Shared metrics. When CS and product share at least one metric (net revenue retention is the most common), their incentives align. CS stops feeling like they are shouting into a void. Product stops feeling like CS is a firehose of unstructured demands. Custify's analysis of customer feedback loops found that organizations with shared CS-product metrics have measurably higher feature adoption rates.
The Trust Layer Underneath
Every structural fix above assumes a minimum level of trust between CS and product. Without it, the biweekly meeting becomes performative. The feedback SLA becomes a checkbox. The shared metric becomes a blame tool.
Cross-functional trust is built through repeated positive interactions, not through org chart changes or process mandates. It requires that CS and product people spend time together outside the feedback queue, understanding each other's constraints and pressures. Cross-functional conflict decreases when teams have personal familiarity, not just process familiarity.
This is where the concept of a flight simulator for team dynamics applies to the CS-product relationship. When cross-functional teams practice working through scenarios together, they build the relational trust that makes the structural feedback loop actually function.

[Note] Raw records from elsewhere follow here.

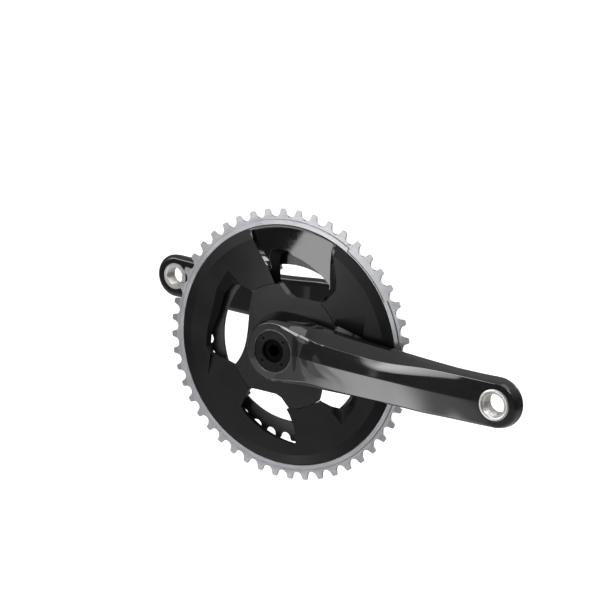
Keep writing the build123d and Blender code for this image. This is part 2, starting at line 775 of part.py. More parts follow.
def cup(side):
    """External cup: threads into the shell, holds its bearing outside it."""
    thread = [(CUP_THREAD_RADIUS - 0.6, CUP_THREAD_END)]
    turns = int((SHELL_HALF_WIDTH - 1.2 - CUP_THREAD_END) / CUP_THREAD_PITCH)
    for turn in range(turns):
        start = CUP_THREAD_END + 0.3 + turn * CUP_THREAD_PITCH
        thread.append((CUP_THREAD_RADIUS - 0.6, start))
        thread.append((CUP_THREAD_RADIUS, start + CUP_THREAD_PITCH * 0.45))
        thread.append((CUP_THREAD_RADIUS, start + CUP_THREAD_PITCH * 0.55))
    thread.append((CUP_THREAD_RADIUS - 0.6, SHELL_HALF_WIDTH - 0.8))
    body = turned(
        [
            (CUP_BORE, CUP_THREAD_END),
            *thread,
            (CUP_THREAD_RADIUS - 0.6, SHELL_HALF_WIDTH),
            (CUP_FLANGE_RADIUS - 0.6, SHELL_HALF_WIDTH),
            (CUP_FLANGE_RADIUS, SHELL_HALF_WIDTH + 0.6),
            (CUP_FLANGE_RADIUS, CUP_MOUTH - 0.8),
            (CUP_FLANGE_RADIUS - 0.8, CUP_MOUTH),
            (BEARING_RADIUS + 0.01, CUP_MOUTH),
            (BEARING_RADIUS + 0.01, BEARING[0]),
            (BEARING_RADIUS - 2.4, BEARING[0]),
            (BEARING_RADIUS - 2.4, SHELL_HALF_WIDTH + 1.4),
            (CUP_BORE, SHELL_HALF_WIDTH + 1.4),
        ],
        side,
    )
    with BuildPart() as notched:
        add(body.part)
        with BuildSketch(across(SHELL_HALF_WIDTH + 1.5, side)):
            with PolarLocations(CUP_FLANGE_RADIUS + 0.9, CUP_NOTCHES):
                Circle(1.9)
        extrude(amount=CUP_MOUTH - SHELL_HALF_WIDTH, mode=Mode.SUBTRACT)
    finish(notched, "drive_cup" if side == DRIVE else "nondrive_cup")


def cup_sleeve():
    reach = SLEEVE_HALF_LENGTH
    inner, outer = SLEEVE_RADII
    sleeve = turned([(inner, -reach), (outer, -reach), (outer, reach), (inner, reach)])
    finish(sleeve, "cup_sleeve")


def race(inner, outer, side):
    """A bearing ring between two radii, with the ball groove cut into it."""
    low, high = BEARING
    with BuildPart() as ring:
        with BuildSketch(half_section(side)):
            with BuildLine():
                Polyline((inner, low), (outer, low), (outer, high), (inner, high), close=True)
            make_face()
            with Locations((BALL_CIRCLE, (low + high) / 2)):
                Circle(BALL_RADIUS + RUNNING, mode=Mode.SUBTRACT)
        revolve(axis=Axis.Y)
    return ring


def bearing(side):
    prefix = "drive" if side == DRIVE else "nondrive"
    middle = sum(BEARING) / 2
    inner_shoulder, outer_shoulder = SHOULDERS
    finish(race(SPINDLE_RADIUS + PRESS, inner_shoulder, side), f"{prefix}_bearing_inner_race")
    finish(race(outer_shoulder, BEARING_RADIUS, side), f"{prefix}_bearing_outer_race")
    seat = across(middle, side)
    with BuildPart() as balls:
        for turn in range(BALL_COUNT):
            centre = seat.from_local_coords((*polar(BALL_CIRCLE, turn * 360 / BALL_COUNT), 0))
            with Locations(centre):
                Sphere(BALL_RADIUS)
    finish(balls, f"{prefix}_bearing_balls")
    with BuildPart() as cage:
        with BuildSketch(across(middle - CAGE_WIDTH / 2, side)):
            Circle(BALL_CIRCLE + CAGE_THICKNESS / 2)
            Circle(BALL_CIRCLE - CAGE_THICKNESS / 2, mode=Mode.SUBTRACT)
        extrude(amount=CAGE_WIDTH)
        for turn in range(BALL_COUNT):
            spoke = radians(turn * 360 / BALL_COUNT)
            outward = (cos(spoke), 0, sin(spoke))
            pocket = Plane(origin=(0, -side * middle, 0), z_dir=outward)
            with BuildSketch(pocket.offset(BALL_CIRCLE - 3)):
                Circle(BALL_RADIUS + 0.1)
            extrude(amount=6, mode=Mode.SUBTRACT)
    finish(cage, f"{prefix}_bearing_cage")
    with BuildPart() as seals:
        for start in (BEARING[0] + 0.05, BEARING[1] - SEAL_THICKNESS - 0.05):
            with BuildSketch(across(start, side)):
                Circle(outer_shoulder - 0.02)
                Circle(inner_shoulder + 0.15, mode=Mode.SUBTRACT)
            extrude(amount=SEAL_THICKNESS)
    finish(seals, f"{prefix}_bearing_seals")
    bore = SPINDLE_RADIUS + PRESS
    shield = turned(
        [
            (bore, BEARING[1]),
            (16.2, BEARING[1]),
            (16.2, 44.2),
            (20.4, 44.2),
            (20.4, 45.6),
            (17.2, INSERT_BOSS_END),
            (bore, INSERT_BOSS_END),
        ],
        side,
    )
    finish(shield, f"{prefix}_dust_shield")


def preload_adjuster():
    """Split, knurled ring on the non-drive insert's boss, locked by a small cross screw."""
    low, high = PRELOAD_RING
    bore = INSERT_BOSS_RADIUS + RUNNING
    rim = PRELOAD_RADIUS
    screw_end = (PINCH_SCREW_START, (low + high) / 2, PINCH_SCREW_HEIGHT)
    screw = Plane(origin=screw_end, x_dir=(0, 1, 0), z_dir=(1, 0, 0))
    head = screw.offset(PINCH_SHANK_LENGTH)
    with BuildPart() as ring:
        with BuildSketch(across(low, NONDRIVE)):
            Circle(rim)
            Circle(bore, mode=Mode.SUBTRACT)
            with PolarLocations(rim + 0.5, PRELOAD_KNURLS, start_angle=6):
                Circle(1.3, mode=Mode.SUBTRACT)
            with Locations((0, rim)):
                Rectangle(1.6, 16, mode=Mode.SUBTRACT)
        extrude(amount=high - low)
        with BuildSketch(screw.offset(-3)):
            Circle(1.55)
        extrude(amount=14, mode=Mode.SUBTRACT)
        with BuildSketch(head):
            Circle(2.2)
        extrude(amount=10, mode=Mode.SUBTRACT)
    finish(ring, "preload_adjuster")
    with BuildPart() as pinch:
        with BuildSketch(screw):
            Circle(1.5)
        extrude(amount=PINCH_SHANK_LENGTH)
        with BuildSketch(head):
            Circle(2.1)
        extrude(amount=PINCH_HEAD_LENGTH)
        with BuildSketch(head.offset(PINCH_HEAD_LENGTH)):
            RegularPolygon(1.0, 6, major_radius=False)
        extrude(amount=-1.4, mode=Mode.SUBTRACT)
    finish(pinch, "preload_pinch_screw")


os.makedirs("parts", exist_ok=True)
for hand in (DRIVE, NONDRIVE):
    crank_arm(hand)
    pedal_bush(hand)
    cup(hand)
    bearing(hand)
spindle()
drive_insert()
nondrive_insert()
crank_bolt()
extractor_cap()
spider()
spider_bolts()
outer_chainring()
inner_chainring()
chainring_bolts()
ring_pins()
cup_sleeve()
preload_adjuster()
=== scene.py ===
"""Looks of the crankset: finer crank arms and pedal bushes, the materials, the lights and the camera."""

import math

import bmesh
import bpy
from mathutils import Matrix, Vector


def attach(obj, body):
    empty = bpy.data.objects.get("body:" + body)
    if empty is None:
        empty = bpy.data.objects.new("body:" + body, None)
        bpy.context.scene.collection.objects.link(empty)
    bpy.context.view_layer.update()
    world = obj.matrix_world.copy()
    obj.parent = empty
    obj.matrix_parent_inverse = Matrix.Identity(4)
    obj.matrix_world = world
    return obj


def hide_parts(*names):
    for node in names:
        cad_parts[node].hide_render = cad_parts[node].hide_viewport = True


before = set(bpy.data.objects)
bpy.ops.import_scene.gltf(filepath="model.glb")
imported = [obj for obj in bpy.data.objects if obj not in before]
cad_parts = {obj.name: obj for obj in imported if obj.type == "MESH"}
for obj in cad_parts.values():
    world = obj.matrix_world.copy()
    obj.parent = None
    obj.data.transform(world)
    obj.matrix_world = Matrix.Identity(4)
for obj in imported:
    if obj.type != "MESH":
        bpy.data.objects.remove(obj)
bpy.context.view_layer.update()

MM = 0.001
ARM_LENGTH = 172.5
DRIVE = 1
NONDRIVE = -1


# ---------------------------------------------------------------- small helpers


def straight(x, table):
    """Straight lines through (place, value) pairs, flat beyond both ends."""
    if x <= table[0][0]:
        return table[0][1]
    for (x0, y0), (x1, y1) in zip(table, table[1:]):
        if x <= x1:
            return y0 + (y1 - y0) * (x - x0) / (x1 - x0)
    return table[-1][1]


CURVE_SAMPLES = 8


def curve(x, table, reach=9.0):
    """The same lines with every corner rounded over a reach to each side."""
    total = 0.0
    weights = 0.0
    for k in range(-CURVE_SAMPLES, CURVE_SAMPLES + 1):
        weight = math.cos(k * math.pi / (2 * CURVE_SAMPLES + 2)) ** 2
        total += weight * straight(x + k * reach / CURVE_SAMPLES, table)
        weights += weight
    return total / weights


def ease(x, low, high):
    """Smooth rise from 0 at low to 1 at high."""
    t = min(1.0, max(0.0, (x - low) / (high - low)))
    return t * t * (3 - 2 * t)


def blend(a, b, share):
    return a + (b - a) * share


def to_frame(along, up, out, side):
    """Arm coordinates in mm (along the arm, up, outboard) to the frame in metres."""
    return Vector((side * along * MM, -side * out * MM, up * MM))


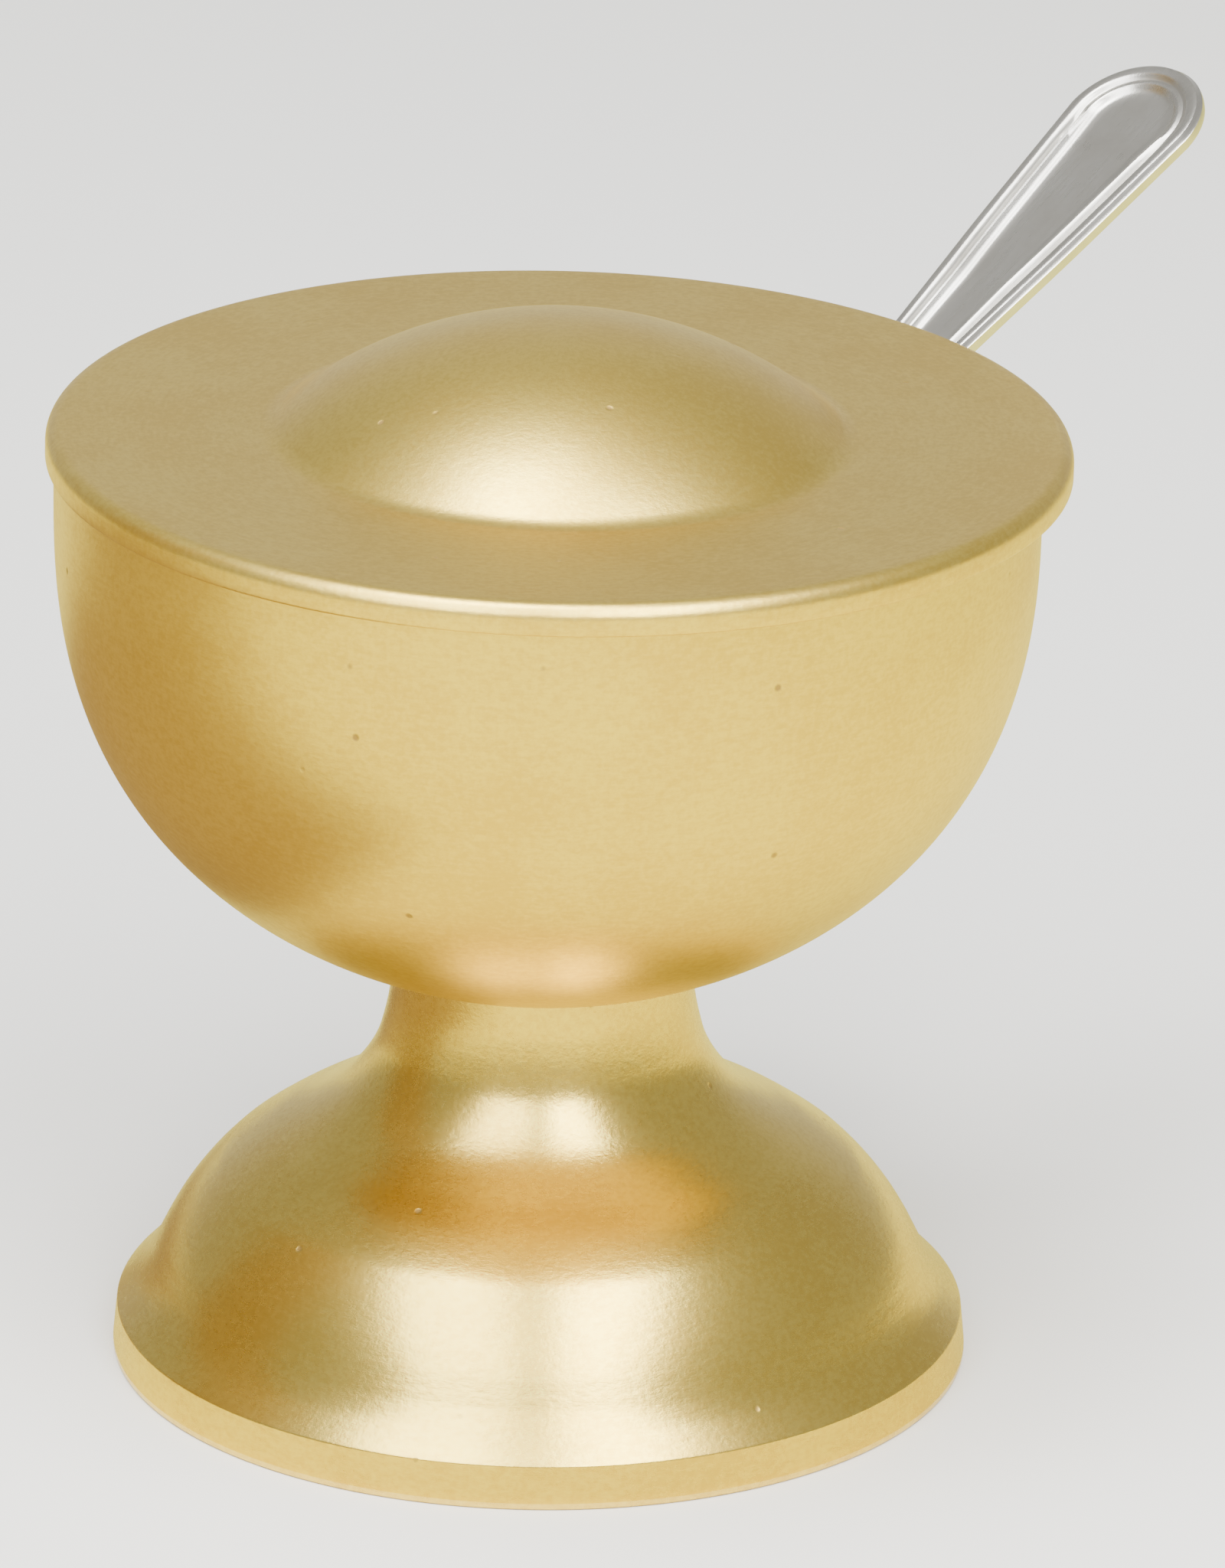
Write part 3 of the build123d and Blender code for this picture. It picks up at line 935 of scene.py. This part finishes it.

A shared Jira board without shared trust is just another place for feedback to die.
The organizations that close the feedback loop successfully treat it as a relationship problem with structural solutions, not a process problem with more process. They invest in the connection between teams, not just the pipeline between tools. And that investment pays off in the metric that matters most: customers whose voice reaches the roadmap stay longer than customers who feel unheard.
When the feedback culture extends across functions, CS teams stop being a bottleneck between customers and product. They become the connective tissue that makes the whole organization more responsive. That is the difference between a CS team that burns out from unheard advocacy and one that sees its impact in every product release.